▶ **Request**
Within the records below, reproduce without change the lines from the line that has "if empty is" through the line that has "# and the foot of its sides stayed matte.", and only those.

▶ **Data for the task**
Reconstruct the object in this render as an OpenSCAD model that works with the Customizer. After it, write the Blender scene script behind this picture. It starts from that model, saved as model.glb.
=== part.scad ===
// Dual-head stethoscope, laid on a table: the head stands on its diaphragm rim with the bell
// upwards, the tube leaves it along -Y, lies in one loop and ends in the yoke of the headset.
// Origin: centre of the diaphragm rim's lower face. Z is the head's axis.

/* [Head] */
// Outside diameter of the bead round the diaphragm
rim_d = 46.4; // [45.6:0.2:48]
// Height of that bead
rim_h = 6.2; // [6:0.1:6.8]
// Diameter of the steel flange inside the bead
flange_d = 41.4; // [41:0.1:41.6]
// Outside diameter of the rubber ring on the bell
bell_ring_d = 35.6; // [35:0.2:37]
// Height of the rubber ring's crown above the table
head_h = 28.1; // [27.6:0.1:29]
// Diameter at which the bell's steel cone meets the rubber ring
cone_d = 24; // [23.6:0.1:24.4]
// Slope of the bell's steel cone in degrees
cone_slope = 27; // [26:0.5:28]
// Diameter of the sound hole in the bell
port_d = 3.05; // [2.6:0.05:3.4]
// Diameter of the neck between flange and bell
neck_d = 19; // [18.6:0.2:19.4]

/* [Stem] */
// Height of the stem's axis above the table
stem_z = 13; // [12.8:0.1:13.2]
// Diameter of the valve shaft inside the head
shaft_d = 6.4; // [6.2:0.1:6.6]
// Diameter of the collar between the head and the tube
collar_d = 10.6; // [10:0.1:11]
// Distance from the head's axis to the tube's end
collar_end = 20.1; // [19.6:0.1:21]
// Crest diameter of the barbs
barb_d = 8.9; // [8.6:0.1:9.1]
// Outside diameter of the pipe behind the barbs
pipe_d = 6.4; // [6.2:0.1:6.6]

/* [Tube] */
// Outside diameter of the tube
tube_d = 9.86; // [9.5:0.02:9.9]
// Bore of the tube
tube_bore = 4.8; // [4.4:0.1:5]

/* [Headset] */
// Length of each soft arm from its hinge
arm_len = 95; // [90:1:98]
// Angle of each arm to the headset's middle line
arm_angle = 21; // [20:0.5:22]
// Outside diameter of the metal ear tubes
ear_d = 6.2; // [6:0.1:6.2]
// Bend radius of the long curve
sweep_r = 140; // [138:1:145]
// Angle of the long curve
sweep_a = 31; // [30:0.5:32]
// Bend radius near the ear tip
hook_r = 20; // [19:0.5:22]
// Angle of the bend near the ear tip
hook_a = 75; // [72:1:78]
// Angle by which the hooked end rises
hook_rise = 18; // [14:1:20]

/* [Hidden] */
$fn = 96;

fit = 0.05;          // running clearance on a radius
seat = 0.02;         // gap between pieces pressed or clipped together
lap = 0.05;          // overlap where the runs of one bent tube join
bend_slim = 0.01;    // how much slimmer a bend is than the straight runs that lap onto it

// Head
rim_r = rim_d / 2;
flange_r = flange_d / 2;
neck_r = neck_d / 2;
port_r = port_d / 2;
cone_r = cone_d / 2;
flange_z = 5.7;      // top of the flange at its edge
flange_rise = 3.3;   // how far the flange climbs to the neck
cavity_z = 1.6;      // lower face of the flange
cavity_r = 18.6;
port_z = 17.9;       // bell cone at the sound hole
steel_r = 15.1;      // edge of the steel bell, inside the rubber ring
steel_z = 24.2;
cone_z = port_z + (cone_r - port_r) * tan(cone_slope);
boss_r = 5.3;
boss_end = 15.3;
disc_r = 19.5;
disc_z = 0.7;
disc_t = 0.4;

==

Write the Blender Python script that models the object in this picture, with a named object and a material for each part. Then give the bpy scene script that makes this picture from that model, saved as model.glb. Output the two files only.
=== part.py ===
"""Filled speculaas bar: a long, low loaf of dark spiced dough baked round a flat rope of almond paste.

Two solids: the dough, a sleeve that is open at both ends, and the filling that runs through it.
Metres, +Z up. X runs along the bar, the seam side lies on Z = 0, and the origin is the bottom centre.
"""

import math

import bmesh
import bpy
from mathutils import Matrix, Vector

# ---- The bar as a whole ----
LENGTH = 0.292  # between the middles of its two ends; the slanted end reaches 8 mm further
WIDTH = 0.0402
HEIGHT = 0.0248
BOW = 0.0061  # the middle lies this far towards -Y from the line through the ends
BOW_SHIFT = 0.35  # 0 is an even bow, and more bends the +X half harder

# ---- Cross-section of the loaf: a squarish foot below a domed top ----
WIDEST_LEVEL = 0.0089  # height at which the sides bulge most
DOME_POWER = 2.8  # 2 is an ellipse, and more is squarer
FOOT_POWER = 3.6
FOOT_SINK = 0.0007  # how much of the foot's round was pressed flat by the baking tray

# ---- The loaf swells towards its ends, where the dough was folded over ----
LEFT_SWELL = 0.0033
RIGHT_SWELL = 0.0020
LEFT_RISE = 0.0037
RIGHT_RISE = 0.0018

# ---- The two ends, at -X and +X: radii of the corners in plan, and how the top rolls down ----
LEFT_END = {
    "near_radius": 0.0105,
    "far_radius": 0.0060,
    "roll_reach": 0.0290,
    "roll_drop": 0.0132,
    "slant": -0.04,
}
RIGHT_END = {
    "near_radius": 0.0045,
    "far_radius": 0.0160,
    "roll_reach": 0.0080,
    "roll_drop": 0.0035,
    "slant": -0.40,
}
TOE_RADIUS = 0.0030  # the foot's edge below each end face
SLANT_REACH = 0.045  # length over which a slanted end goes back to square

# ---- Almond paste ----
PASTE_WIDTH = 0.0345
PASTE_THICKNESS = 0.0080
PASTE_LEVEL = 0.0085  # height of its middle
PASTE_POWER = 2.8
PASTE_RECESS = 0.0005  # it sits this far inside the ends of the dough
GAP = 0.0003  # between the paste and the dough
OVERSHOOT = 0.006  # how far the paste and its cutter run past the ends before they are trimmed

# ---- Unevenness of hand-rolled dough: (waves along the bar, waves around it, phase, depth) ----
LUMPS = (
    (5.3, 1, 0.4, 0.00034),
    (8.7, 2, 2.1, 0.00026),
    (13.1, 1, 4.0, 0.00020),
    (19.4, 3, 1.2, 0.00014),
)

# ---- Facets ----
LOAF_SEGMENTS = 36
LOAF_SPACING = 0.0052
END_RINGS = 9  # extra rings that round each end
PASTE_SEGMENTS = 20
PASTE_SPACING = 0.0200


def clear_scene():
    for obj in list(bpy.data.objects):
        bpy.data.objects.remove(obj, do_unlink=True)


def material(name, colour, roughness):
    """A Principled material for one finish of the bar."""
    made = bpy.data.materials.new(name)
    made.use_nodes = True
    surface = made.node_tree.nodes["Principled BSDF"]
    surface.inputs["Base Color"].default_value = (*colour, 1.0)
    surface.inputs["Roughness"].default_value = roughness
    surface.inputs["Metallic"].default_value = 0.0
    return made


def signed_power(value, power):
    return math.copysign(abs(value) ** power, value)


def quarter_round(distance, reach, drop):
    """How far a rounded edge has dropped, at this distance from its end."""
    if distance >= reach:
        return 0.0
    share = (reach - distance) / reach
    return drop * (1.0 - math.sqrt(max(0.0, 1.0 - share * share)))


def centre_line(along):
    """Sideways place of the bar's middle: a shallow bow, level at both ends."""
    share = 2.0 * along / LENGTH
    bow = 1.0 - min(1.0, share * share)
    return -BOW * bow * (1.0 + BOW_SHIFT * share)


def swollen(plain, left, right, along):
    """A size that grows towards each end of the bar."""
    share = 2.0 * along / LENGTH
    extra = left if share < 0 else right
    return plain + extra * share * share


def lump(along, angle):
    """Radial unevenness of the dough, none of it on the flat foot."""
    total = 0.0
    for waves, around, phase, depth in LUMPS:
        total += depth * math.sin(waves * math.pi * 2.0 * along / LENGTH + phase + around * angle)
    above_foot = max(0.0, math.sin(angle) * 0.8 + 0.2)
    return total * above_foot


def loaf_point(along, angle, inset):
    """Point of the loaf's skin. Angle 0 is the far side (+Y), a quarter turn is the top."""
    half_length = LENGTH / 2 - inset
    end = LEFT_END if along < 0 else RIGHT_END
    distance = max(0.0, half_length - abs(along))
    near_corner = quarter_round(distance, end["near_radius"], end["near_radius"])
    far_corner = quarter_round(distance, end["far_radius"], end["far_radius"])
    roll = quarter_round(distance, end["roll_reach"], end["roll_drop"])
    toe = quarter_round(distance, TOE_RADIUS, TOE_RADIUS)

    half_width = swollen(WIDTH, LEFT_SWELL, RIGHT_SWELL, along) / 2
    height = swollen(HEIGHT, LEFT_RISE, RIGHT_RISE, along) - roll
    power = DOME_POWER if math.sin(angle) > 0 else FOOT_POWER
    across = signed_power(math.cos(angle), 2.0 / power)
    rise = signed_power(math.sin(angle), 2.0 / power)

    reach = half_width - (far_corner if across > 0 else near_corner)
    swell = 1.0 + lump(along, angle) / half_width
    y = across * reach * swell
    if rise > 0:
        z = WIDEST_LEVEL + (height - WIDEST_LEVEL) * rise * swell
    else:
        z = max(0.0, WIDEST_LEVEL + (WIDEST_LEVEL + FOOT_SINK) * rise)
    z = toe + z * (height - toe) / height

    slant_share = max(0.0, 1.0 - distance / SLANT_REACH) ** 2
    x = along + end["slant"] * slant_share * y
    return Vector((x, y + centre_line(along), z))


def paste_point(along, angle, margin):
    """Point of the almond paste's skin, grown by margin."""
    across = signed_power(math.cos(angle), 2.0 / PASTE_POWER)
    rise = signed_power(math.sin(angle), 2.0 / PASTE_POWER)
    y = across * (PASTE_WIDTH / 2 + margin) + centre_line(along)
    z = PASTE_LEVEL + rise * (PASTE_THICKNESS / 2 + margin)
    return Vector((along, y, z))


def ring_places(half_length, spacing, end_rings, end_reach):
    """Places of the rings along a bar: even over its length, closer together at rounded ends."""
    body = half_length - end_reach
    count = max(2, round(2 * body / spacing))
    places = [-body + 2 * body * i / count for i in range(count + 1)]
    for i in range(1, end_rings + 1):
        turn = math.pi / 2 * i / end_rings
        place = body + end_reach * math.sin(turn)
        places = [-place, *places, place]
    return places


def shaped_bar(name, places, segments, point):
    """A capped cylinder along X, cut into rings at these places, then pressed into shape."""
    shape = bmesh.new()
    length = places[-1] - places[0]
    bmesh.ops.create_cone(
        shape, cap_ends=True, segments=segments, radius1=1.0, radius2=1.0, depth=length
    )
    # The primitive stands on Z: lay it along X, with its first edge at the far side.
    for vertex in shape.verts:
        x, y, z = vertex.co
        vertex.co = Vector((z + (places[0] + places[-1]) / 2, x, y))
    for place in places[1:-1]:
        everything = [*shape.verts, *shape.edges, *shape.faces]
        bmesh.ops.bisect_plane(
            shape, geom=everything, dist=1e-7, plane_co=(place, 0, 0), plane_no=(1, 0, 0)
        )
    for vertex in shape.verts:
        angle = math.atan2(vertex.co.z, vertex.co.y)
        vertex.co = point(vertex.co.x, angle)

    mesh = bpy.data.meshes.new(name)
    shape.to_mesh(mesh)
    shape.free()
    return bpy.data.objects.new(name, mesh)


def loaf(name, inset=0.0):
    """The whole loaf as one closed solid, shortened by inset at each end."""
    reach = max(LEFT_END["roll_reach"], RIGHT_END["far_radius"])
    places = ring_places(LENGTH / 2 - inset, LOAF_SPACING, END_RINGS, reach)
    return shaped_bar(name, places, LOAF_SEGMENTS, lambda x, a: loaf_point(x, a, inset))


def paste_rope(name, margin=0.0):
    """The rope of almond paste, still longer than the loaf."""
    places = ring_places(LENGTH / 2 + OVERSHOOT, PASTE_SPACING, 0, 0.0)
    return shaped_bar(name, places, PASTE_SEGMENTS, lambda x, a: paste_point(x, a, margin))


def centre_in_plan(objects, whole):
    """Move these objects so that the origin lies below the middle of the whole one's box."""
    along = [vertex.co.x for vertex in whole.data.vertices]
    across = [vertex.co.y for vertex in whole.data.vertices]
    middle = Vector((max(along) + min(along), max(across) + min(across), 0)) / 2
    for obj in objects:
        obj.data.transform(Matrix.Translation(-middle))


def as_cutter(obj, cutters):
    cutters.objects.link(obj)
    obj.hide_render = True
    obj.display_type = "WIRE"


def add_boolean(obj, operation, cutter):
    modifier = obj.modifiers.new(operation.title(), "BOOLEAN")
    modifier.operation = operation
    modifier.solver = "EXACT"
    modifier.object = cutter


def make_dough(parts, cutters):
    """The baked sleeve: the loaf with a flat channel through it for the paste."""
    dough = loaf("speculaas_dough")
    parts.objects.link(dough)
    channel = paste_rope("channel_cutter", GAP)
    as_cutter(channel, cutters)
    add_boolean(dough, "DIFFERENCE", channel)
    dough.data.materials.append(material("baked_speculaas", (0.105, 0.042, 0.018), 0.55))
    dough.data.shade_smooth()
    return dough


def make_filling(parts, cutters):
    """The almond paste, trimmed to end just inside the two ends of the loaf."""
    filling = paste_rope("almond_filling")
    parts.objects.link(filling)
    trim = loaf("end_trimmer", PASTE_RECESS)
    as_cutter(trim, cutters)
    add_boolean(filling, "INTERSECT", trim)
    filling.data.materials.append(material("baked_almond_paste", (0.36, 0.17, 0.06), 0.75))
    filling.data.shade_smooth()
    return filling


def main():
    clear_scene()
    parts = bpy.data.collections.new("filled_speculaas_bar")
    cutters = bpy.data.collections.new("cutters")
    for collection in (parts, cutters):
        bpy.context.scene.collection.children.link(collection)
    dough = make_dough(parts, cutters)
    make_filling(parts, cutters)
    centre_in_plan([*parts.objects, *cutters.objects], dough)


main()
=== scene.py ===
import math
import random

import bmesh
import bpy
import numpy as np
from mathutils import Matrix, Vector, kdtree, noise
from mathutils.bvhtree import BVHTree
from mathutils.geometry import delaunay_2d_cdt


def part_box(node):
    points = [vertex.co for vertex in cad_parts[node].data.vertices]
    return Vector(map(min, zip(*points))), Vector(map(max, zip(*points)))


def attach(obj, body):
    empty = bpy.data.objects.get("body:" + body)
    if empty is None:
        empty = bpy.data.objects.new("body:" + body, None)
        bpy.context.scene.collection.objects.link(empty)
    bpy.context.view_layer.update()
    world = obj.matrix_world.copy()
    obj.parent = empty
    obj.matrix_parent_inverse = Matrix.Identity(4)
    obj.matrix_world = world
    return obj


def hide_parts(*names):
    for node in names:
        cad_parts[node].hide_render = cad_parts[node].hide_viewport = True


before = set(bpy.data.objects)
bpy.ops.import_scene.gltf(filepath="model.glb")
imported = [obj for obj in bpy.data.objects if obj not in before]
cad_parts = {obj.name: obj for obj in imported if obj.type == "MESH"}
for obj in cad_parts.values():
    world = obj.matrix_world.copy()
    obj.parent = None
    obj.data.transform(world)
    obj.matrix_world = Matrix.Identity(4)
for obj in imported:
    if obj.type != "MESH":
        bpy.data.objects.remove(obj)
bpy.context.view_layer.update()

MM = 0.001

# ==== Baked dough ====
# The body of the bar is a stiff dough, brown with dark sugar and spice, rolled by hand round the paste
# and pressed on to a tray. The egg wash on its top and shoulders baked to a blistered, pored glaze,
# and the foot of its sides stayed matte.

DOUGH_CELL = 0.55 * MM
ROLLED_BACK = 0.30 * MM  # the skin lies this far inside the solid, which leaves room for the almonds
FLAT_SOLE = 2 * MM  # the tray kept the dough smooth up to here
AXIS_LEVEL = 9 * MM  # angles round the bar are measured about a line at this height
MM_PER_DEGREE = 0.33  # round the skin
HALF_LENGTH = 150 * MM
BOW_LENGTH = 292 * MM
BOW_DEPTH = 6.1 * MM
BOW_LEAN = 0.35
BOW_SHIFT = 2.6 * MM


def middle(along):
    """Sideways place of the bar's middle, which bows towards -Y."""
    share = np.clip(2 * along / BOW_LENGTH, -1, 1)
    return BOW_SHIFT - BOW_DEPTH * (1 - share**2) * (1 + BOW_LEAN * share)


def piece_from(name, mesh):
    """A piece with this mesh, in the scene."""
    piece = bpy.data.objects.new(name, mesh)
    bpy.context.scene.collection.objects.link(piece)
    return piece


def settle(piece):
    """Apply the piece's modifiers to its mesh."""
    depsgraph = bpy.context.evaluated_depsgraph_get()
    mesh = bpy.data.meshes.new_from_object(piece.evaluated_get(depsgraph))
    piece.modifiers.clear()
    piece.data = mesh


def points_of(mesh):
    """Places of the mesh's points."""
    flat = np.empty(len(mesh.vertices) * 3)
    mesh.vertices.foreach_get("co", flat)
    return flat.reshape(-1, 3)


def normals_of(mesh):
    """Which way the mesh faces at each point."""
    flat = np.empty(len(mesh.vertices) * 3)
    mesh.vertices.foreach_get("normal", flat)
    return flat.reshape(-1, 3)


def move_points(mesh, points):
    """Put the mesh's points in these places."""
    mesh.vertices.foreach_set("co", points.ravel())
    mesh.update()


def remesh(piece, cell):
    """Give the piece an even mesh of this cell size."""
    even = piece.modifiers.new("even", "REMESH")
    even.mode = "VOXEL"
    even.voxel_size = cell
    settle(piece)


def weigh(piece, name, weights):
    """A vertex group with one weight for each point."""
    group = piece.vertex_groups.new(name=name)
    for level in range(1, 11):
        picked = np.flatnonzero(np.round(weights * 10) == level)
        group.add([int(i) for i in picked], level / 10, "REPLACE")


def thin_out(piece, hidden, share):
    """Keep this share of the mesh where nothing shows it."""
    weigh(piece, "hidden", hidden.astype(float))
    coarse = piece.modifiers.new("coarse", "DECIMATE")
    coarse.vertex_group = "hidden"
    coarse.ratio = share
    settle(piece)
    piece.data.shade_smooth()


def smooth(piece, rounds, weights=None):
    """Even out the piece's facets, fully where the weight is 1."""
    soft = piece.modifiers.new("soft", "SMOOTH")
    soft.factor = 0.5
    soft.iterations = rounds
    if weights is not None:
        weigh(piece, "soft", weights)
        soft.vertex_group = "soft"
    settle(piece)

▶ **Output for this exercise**
    if empty is None:
        empty = bpy.data.objects.new("body:" + body, None)
        bpy.context.scene.collection.objects.link(empty)
    bpy.context.view_layer.update()
    world = obj.matrix_world.copy()
    obj.parent = empty
    obj.matrix_parent_inverse = Matrix.Identity(4)
    obj.matrix_world = world
    return obj


def hide_parts(*names):
    for node in names:
        cad_parts[node].hide_render = cad_parts[node].hide_viewport = True


before = set(bpy.data.objects)
bpy.ops.import_scene.gltf(filepath="model.glb")
imported = [obj for obj in bpy.data.objects if obj not in before]
cad_parts = {obj.name: obj for obj in imported if obj.type == "MESH"}
for obj in cad_parts.values():
    world = obj.matrix_world.copy()
    obj.parent = None
    obj.data.transform(world)
    obj.matrix_world = Matrix.Identity(4)
for obj in imported:
    if obj.type != "MESH":
        bpy.data.objects.remove(obj)
bpy.context.view_layer.update()

MM = 0.001

# ==== Baked dough ====
# The body of the bar is a stiff dough, brown with dark sugar and spice, rolled by hand round the paste
# and pressed on to a tray. The egg wash on its top and shoulders baked to a blistered, pored glaze,
# and the foot of its sides stayed matte.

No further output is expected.